Ward’s: Switching subjects, will the Leaf and other electric vehicles be built on the same assembly line with standard cars at your Oppama plant like you do with the Altima Hybrid at Nissan North America’s Smyrna plant?

Imazu: Yes. And like at Smyrna, we will have separate zones for battery and other EV component installation integrated into the main line.

Ward’s: With respect to the Leaf and Nissan’s battery technology, do you feel Japanese car makers, and particularly Japanese battery makers, are leading in the global EV race?

Imazu: Japanese car makers and suppliers are very strong in manufacturing and quality management. Our objective in battery production is to achieve “absolute” reliability. Nissan has been developing lithium-ion batteries for 17 years and I believe our technology is very advanced.

Ward’s: And this operation will be almost completely machine-run?

Imazu: But this isn’t only for quality purposes.

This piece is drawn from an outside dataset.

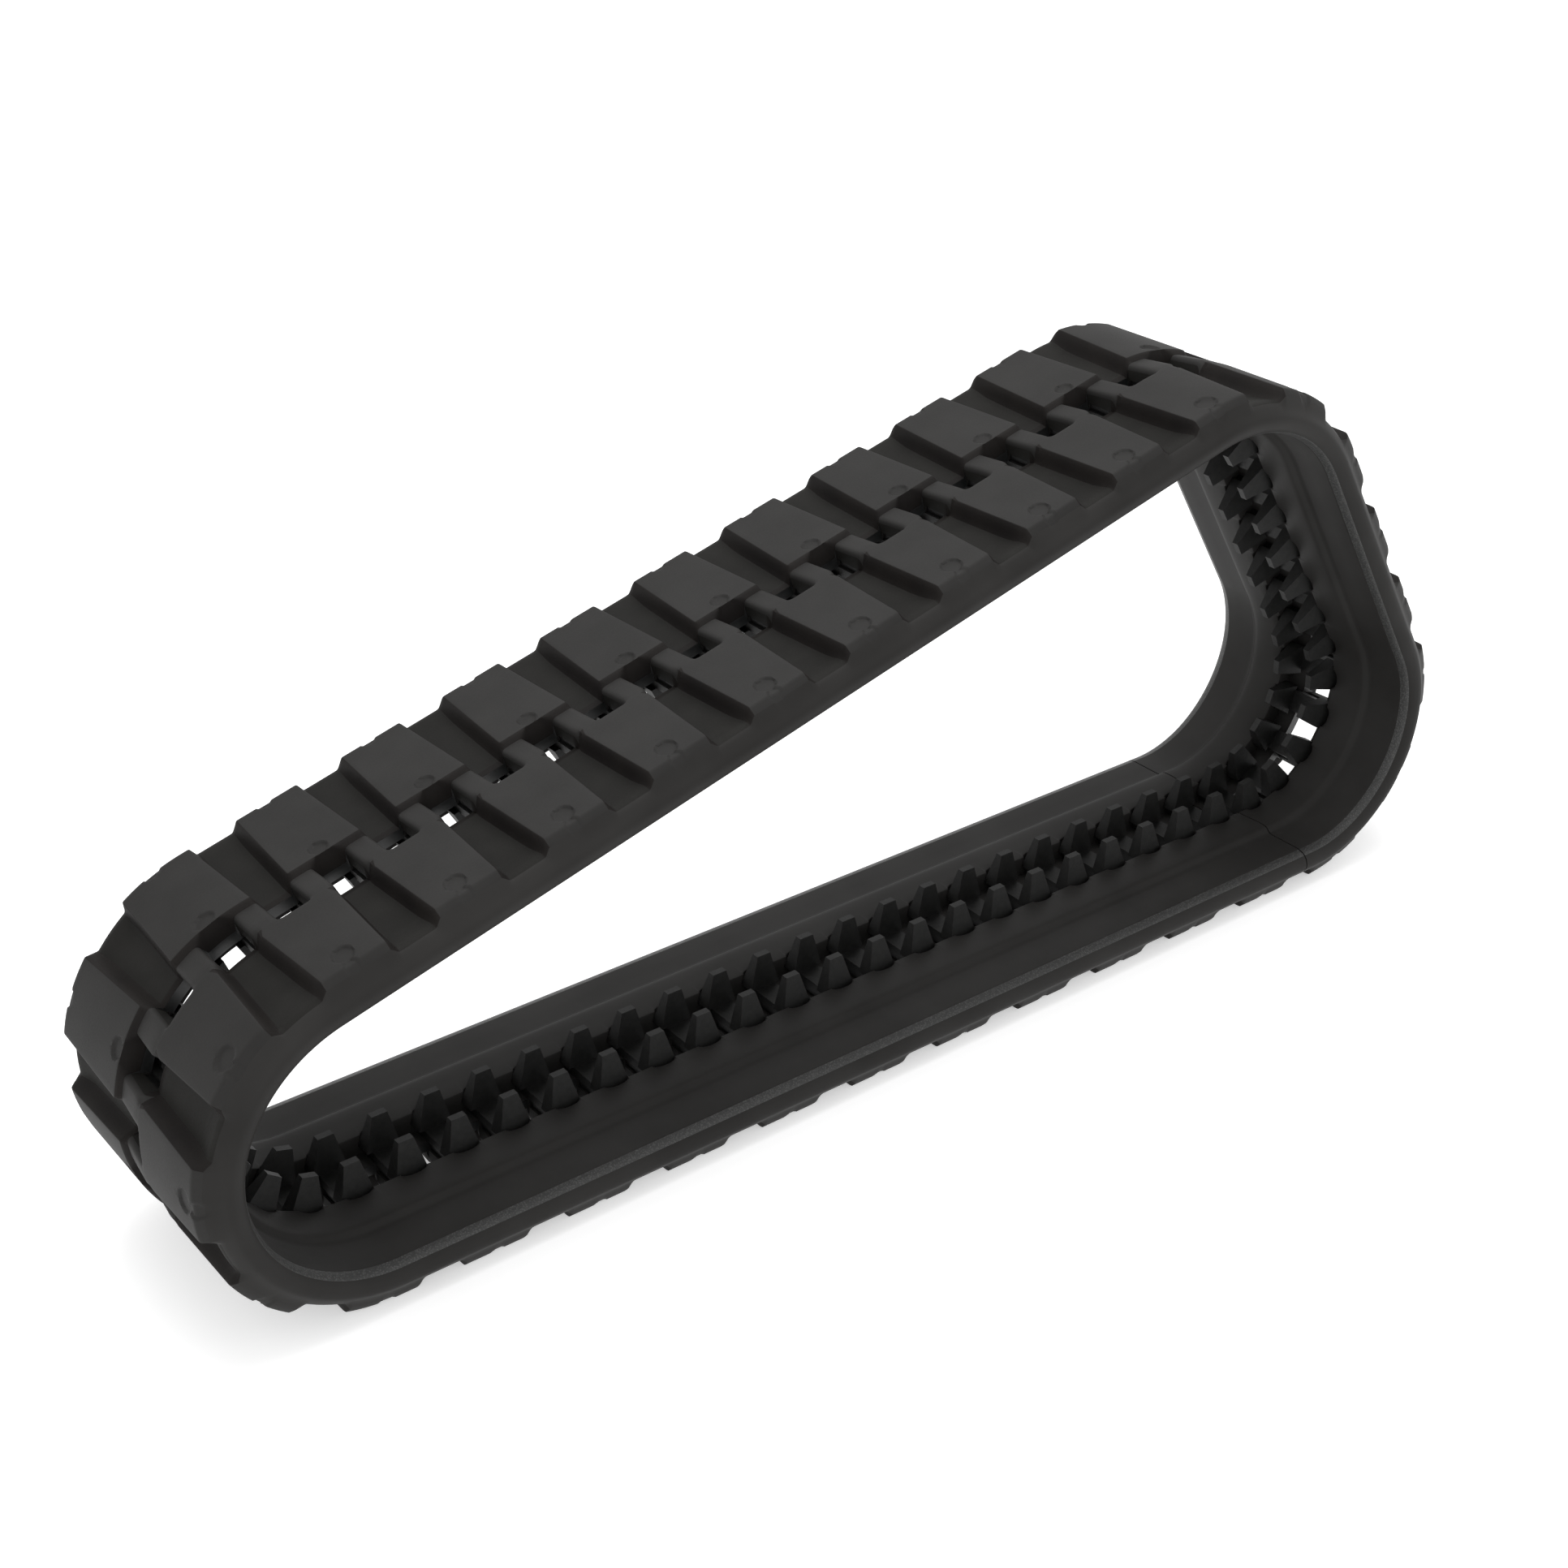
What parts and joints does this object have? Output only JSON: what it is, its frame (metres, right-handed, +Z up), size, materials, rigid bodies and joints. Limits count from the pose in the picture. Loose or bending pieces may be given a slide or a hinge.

If substantial manpower is needed to make batteries, we won’t be able to locate production facilities in high-cost countries and regions like Japan, the U.S. and Europe. For many reasons, not only quality, we feel it is necessary to locate battery production as close to Nissan’s vehicle plants as possible. Thus, automation is critical.

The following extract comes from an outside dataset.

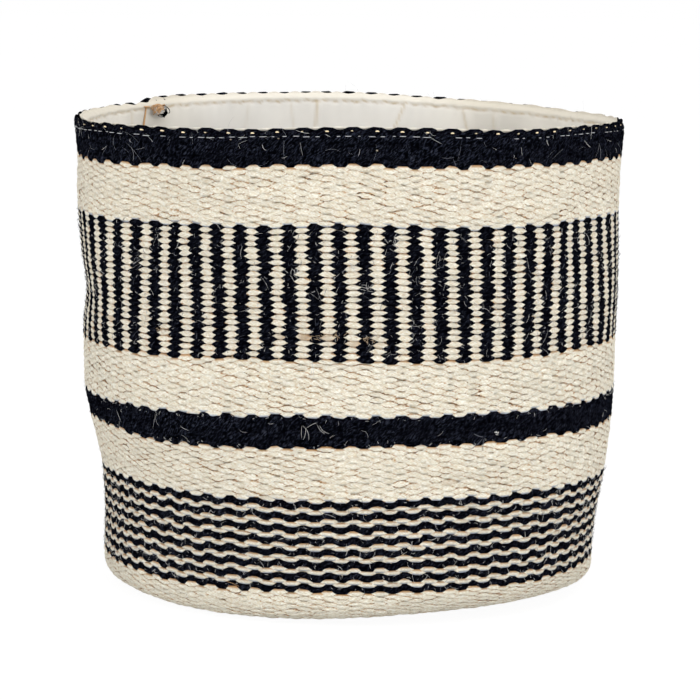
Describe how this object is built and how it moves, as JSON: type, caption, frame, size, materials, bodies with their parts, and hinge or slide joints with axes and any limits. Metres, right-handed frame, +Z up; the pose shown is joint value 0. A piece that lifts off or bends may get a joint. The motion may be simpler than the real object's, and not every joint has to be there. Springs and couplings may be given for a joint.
{
  "type": "woven storage basket",
  "caption": "Round soft basket of weft-faced woven cloth in natural and black bands, open at the top, with a cotton lining. It stands on a flat round base and holds household things.",
  "frame": {"origin": "on the floor, in the middle of the basket's box", "axes": "+Z up through the open mouth, +X to the right and -Y to the front, the side seen in the picture"},
  "size_m": [0.2802, 0.26, 0.2427],
  "materials": {
    "natural_yarn": "thick undyed jute and wool weft in cream, hairy, matt, with tan shadow between the yarns",
    "black_yarn": "thick blue-black dyed weft, hairy, matt, with pale loose fibres",
    "cotton_warp": "twisted cotton cord, matt, unbleached",
    "lining_cotton": "thin off-white plain cotton, matt, softly creased",
    "tan_thread": "tan sewing thread and yarn ends, matt"
  },
  "bodies": {
    "root": {"warp_panel_1": "cotton_warp", "warp_panel_2": "cotton_warp", "warp_panel_3": "cotton_warp", "warp_panel_4": "cotton_warp", "warp_panel_5": "cotton_warp", "warp_panel_6": "cotton_warp", "warp_panel_7": "cotton_warp", "warp_panel_8": "cotton_warp", "warp_panel_9": "cotton_warp", "warp_panel_10": "cotton_warp", "warp_panel_11": "cotton_warp", "warp_panel_12": "cotton_warp", "warp_panel_13": "cotton_warp", "warp_panel_14": "cotton_warp", "warp_panel_15": "cotton_warp", "base_panel": "natural_yarn", "foot_band": "natural_yarn", "black_line_1": "black_yarn", "natural_line_1": "natural_yarn", "black_line_2": "black_yarn", "natural_line_2": "natural_yarn", "black_line_3": "black_yarn", "natural_line_3": "natural_yarn", "black_line_4": "black_yarn", "natural_line_4": "natural_yarn", "black_line_5": "black_yarn", "natural_line_5": "natural_yarn", "black_line_6": "black_yarn", "natural_line_6": "natural_yarn", "black_line_7": "black_yarn", "natural_line_7": "natural_yarn", "black_line_8": "black_yarn", "lower_band": "natural_yarn", "waist_band": "black_yarn", "middle_band": "natural_yarn", "natural_stripes": "natural_yarn", "black_stripes": "black_yarn", "upper_band": "natural_yarn", "rim_band": "black_yarn", "lining_wall": "lining_cotton", "lining_base": "lining_cotton", "lining_seam": "tan_thread", "seam_knot": "tan_thread"}
  },
  "joints": []
}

Ward’s: You are basically saying then that labor-intensive operations can’t meet the extremely high quality standards needed to produce lithium batteries?

Imazu: That’s right.

Ward’s: And according to your current business plan, it is Nissan’s intention to have capacity to produce about 500,000 Li-ion batteries by the end of 2012?

Imazu: Yes.

Ward’s: Who is assisting Nissan in manufacturing and engineering your battery?

Imazu: We have formed a team with NEC (Corp), NEC Tokin (Corp.) and several Nissan affiliates, plus equipment and facility suppliers.

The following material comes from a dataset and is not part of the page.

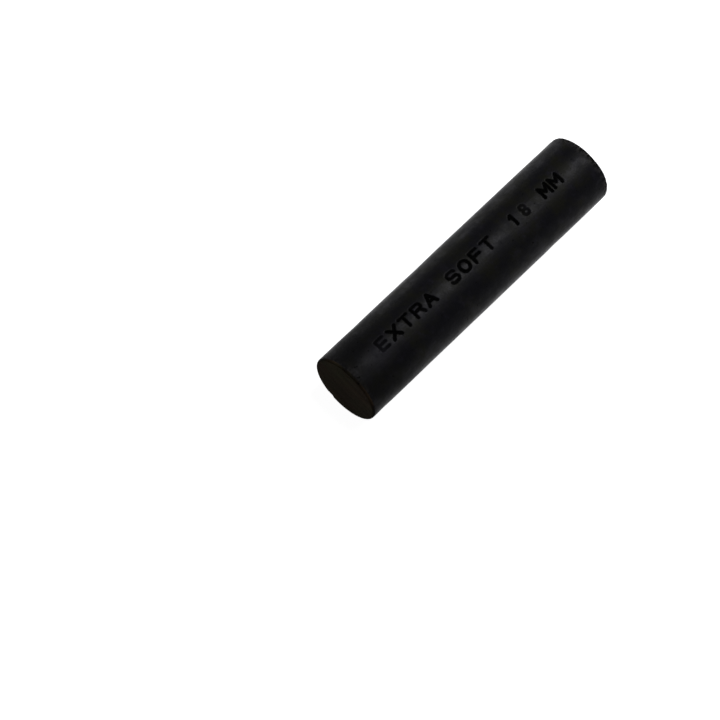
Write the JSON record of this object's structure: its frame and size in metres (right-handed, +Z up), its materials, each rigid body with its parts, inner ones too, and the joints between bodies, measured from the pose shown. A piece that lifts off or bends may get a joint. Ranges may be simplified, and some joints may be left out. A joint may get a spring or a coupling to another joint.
{
  "type": "charcoal stick",
  "caption": "Chunky round compressed charcoal drawing stick, bare, with flat ends and a hardness grade and diameter stamped along the barrel.",
  "frame": {"origin": "on the surface the stick lies on, in the middle of the flat under it, halfway along its length", "axes": "+X along the stick, from the drawing end to the butt end; +Z up; the stamp is near the top of the barrel and its letter tops point to +Y"},
  "size_m": [0.081, 0.018, 0.0179],
  "materials": {
    "compressed_charcoal": "matt black pressed charcoal, with a faint dull sheen on the barrel and duller cut ends"
  },
  "bodies": {
    "root": {"charcoal_stick": "compressed_charcoal"}
  },
  "joints": []
}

Ward’s: Are there any names you can disclose?

Imazu: No, (not) of equipment and facility suppliers. But they’re not big companies.

Ward’s: Last year, due in part to the urgency surrounding the market downturn, Nissan achieved exceptional reductions in production cost. What is your normal rate of cost-cutting?

Imazu: It’s difficult to say, but I would say ballpark, 5%.